_RECORDED INFORMATION_
----------
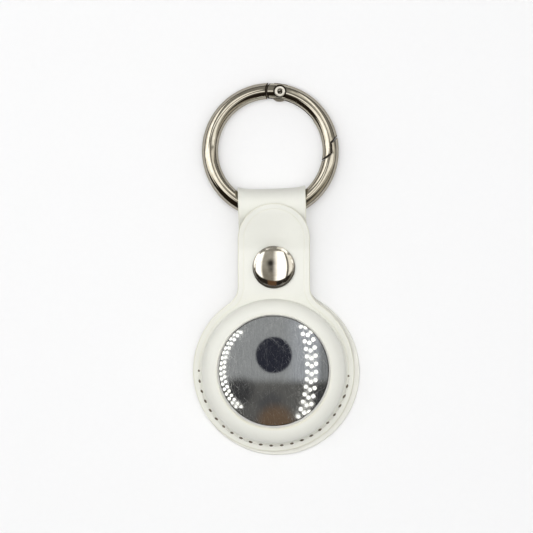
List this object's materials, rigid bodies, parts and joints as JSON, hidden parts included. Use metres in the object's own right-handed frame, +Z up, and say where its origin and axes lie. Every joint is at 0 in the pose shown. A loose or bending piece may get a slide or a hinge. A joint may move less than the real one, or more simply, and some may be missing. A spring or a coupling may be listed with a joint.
{
  "type": "tracker tag holder",
  "caption": "Leather key fob that holds a coin-shaped tracker tag behind a round window, with a snap-closed flap and a swinging spring-gate ring.",
  "frame": {"origin": "on the back panel's outer face, under the middle of the tag pocket", "axes": "+Z up out of the back through the window, +Y along the neck to the ring, +X to the right as seen from the front"},
  "size_m": [0.0392, 0.0876, 0.0102],
  "materials": {
    "leather": "smooth off-white coated leather",
    "lining": "matte suede-like lining",
    "thread": "waxed off-white thread",
    "nickel": "polished nickel plate",
    "spring_steel": "drawn wire",
    "cover_steel": "polished, finely scratched",
    "cell_steel": "plain nickel-plated can",
    "plastic": "glossy white",
    "board": "solder-masked laminate",
    "magnet": "nickel-plated ferrite",
    "copper": "bare copper alloy"
  },
  "bodies": {
    "case": {"back_panel": "leather", "back_lining": "lining", "front_pocket": "leather", "pocket_lining": "lining", "stitches_front": "thread", "stitches_back": "thread", "snap_stud": "nickel", "snap_post": "nickel"},
    "flap": {"front_flap": "leather", "flap_lining": "lining", "snap_cap": "nickel", "snap_socket": "nickel", "snap_spring": "spring_steel"},
    "ring": {"ring_body": "nickel", "gate_pin": "nickel"},
    "gate": {"ring_gate": "nickel", "gate_spring": "spring_steel"},
    "tag": {"tag_shell": "plastic", "tag_body": "plastic", "coin_cell": "cell_steel", "circuit_board": "board", "speaker_magnet": "magnet", "voice_coil": "copper", "battery_contacts": "copper"},
    "cover": {"battery_cover": "cover_steel"}
  },
  "joints": [
    {"name": "flap_open", "type": "hinge", "parent": "case", "child": "flap", "pos_m": [0, 0.0006, 0.01005], "axis": [1, 0, 0], "range_deg": [0, 60]},
    {"name": "ring_swing", "type": "hinge", "parent": "case", "child": "ring", "pos_m": [-0.00044, 0.03909, 0.00436], "axis": [0.9996, 0.0297, 0], "range_deg": [-120, 145]},
    {"name": "gate_open", "type": "hinge", "parent": "ring", "child": "gate", "pos_m": [0.00143, 0.06574, 0.00196], "axis": [-0.0027, 0.0897, 0.996], "range_deg": [-28, 0], "stiffness_Nm_per_rad": 0.01, "springref_deg": 20.05},
    {"name": "tag_spin", "type": "hinge", "parent": "case", "child": "tag", "pos_m": [0, 0.00012, 0], "axis": [0, 0, 1], "continuous": true},
    {"name": "cover_twist", "type": "hinge", "parent": "tag", "child": "cover", "pos_m": [0, 0.00012, 0], "axis": [0, 0, 1], "range_deg": [0, 25]}
  ]
}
----------
Tally the lines in the listing that hold "bodies" and report the number alone.

2